There are two reasons for this: first, observations have been recorded which appear to prove the existence of such transmission; and secondly, it has seemed impossible to do without the supposition of the transmission of acquired characters, because it has always played such an important part in the explanation of the transformation of species.

It is perfectly right to defer an explanation, and to hesitate before we declare a supposed phenomenon to be impossible, because we are unable to refer it to any of the known forces. No one can believe that we are acquainted with all the forces of nature. But, on the other hand, we must use the greatest caution in dealing with unknown forces; and clear and indubitable facts must be brought forward to prove that the supposed phenomena have a real existence, and that their acceptance is unavoidable.

It has never been proved that acquired characters are transmitted, and it has never been demonstrated that, without the aid of such transmission, the evolution of the organic world becomes unintelligible.

The inheritance of acquired characters has never been proved, either by means of direct observation or by experiment[42]. It must be admitted that there are in existence numerous descriptions of cases which tend to prove that such mutilations as the loss of fingers, the scars of wounds, etc., are inherited by the offspring, but in these descriptions the previous history is invariably obscure, and hence the evidence loses all scientific value.

As a typical example of the scientific value of such cases I may mention the frequently quoted instance of the cow, which lost its left horn from suppuration, induced by some ‘unknown cause,’ and which afterwards produced two calves with a rudimentary left horn in each case. But as Hensen[43] has rightly remarked, the loss of the cow’s horn may have arisen from a congenital malformation, which would certainly be transmitted, but which was not an acquired character.

The only cases worthy of scientific discussion are the well-known experiments upon guinea-pigs, conducted by the French physiologist Brown-Séquard. But the explanation of his results is, in my opinion, open to discussion. In these cases we have to do with the apparent transmission of artificially produced malformations. The division of important nerves, or of the spinal cord, or the removal of parts of the brain, produced certain symptoms which reappeared in the descendants of the mutilated animals. Epilepsy was produced by dividing the great sciatic nerve; the ear became deformed when the sympathetic nerve was severed in the throat; and prolapsus of the eye-ball followed the removal of a certain part of the brain—the corpora restiformia. All these effects were said to be transmitted to the descendants as far as the fifth or sixth generation.

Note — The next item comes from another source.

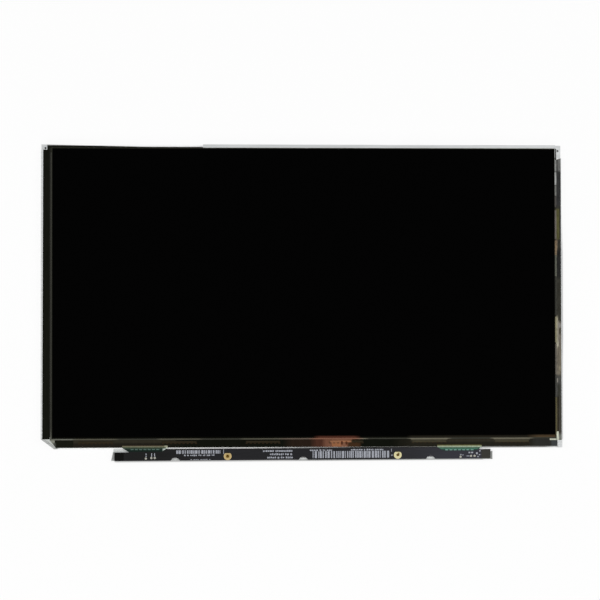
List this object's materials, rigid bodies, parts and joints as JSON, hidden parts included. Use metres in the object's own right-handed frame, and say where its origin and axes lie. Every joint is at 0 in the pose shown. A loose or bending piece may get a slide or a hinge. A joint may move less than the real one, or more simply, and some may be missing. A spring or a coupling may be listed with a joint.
{
  "type": "laptop screen panel",
  "caption": "Slim bare laptop screen panel: black display in a formed metal tray with black rim tape, corner ears, a glass ledge and a narrow control board along the bottom.",
  "frame": {"origin": "middle of the rear cover's outline, on its outer rear face", "axes": "+X to the right and +Y to the top edge of the picture, +Z out of the picture towards the viewer"},
  "size_m": [0.3064, 0.1857, 0.0031],
  "materials": {
    "tray_metal": "satin, rolled sheet",
    "white_moulding": "moulded",
    "reflector": "bright white film",
    "clear_guide": "polished sheet",
    "diffuser_film": "milky film",
    "prism_film": "finely grooved film",
    "polyimide": "amber film",
    "led_body": "white package, yellow window",
    "black_tape": "black tape",
    "polariser_film": "dark film",
    "panel_glass": "coated, dark",
    "chip_black": "moulded package",
    "silicon": "bare die",
    "flex_green": "green cover film",
    "board_black": "black solder mask",
    "gold_plating": "gold plated",
    "pale_film": "pale film",
    "socket_plastic": "ivory moulding",
    "socket_steel": "bright plated",
    "ferrite": "grey shield",
    "label_film": "plain white label",
    "ceramic_tan": "fired body"
  },
  "bodies": {
    "root": {"rear_cover": "tray_metal", "panel_frame": "white_moulding", "reflector_sheet": "reflector", "light_guide": "clear_guide", "lower_diffuser": "diffuser_film", "prism_sheet_lower": "prism_film", "prism_sheet_upper": "prism_film", "upper_diffuser": "diffuser_film", "led_flex": "polyimide", "backlight_leds": "led_body", "rim_tape": "black_tape", "rear_polariser": "polariser_film", "array_glass": "panel_glass", "filter_glass": "panel_glass", "front_polariser": "polariser_film", "source_drivers": "silicon", "left_edge_tape": "black_tape", "right_edge_tape": "black_tape", "top_edge_tape": "black_tape", "flex_left": "flex_green", "flex_right": "flex_green", "control_board": "board_black", "hole_rings": "gold_plating", "board_film": "pale_film", "connector_housing": "socket_plastic", "connector_shell": "socket_steel", "connector_contacts": "gold_plating", "led_connector": "socket_plastic", "timing_controller": "chip_black", "backlight_driver": "chip_black", "power_chips": "chip_black", "memory_chip": "chip_black", "inductors": "ferrite", "capacitors": "ceramic_tan", "resistors": "chip_black", "diodes": "chip_black", "test_pads": "gold_plating", "rear_label": "label_film"}
  },
  "joints": []
}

But we must inquire whether these cases are really due to heredity and not to simple infection. In the case of epilepsy, at any rate, it is easy to imagine that the passage of some specific organism through the reproductive cells may take place, as in the case of syphilis. We are, however, entirely ignorant of the nature of the former disease. This suggested explanation may not perhaps apply to the other cases: but we must remember that animals which have been subjected to such severe operations upon the nervous system have sustained a great shock, and if they are capable of breeding, it is only probable that they will produce weak descendants, and such as are easily affected by disease. Such a result does not however explain why the offspring should suffer from the same disease as that which was artificially induced in the parents. But this does not appear to have been by any means invariably the case. Brown-Séquard himself says, ‘The changes in the eye of the offspring were of a very variable nature, and were only occasionally exactly similar to those observed in the parents.’

There is no doubt, however, that these experiments demand careful consideration, but before they can claim scientific recognition, they must be subjected to rigid criticism as to the precautions taken, the number and nature of the control experiments, etc.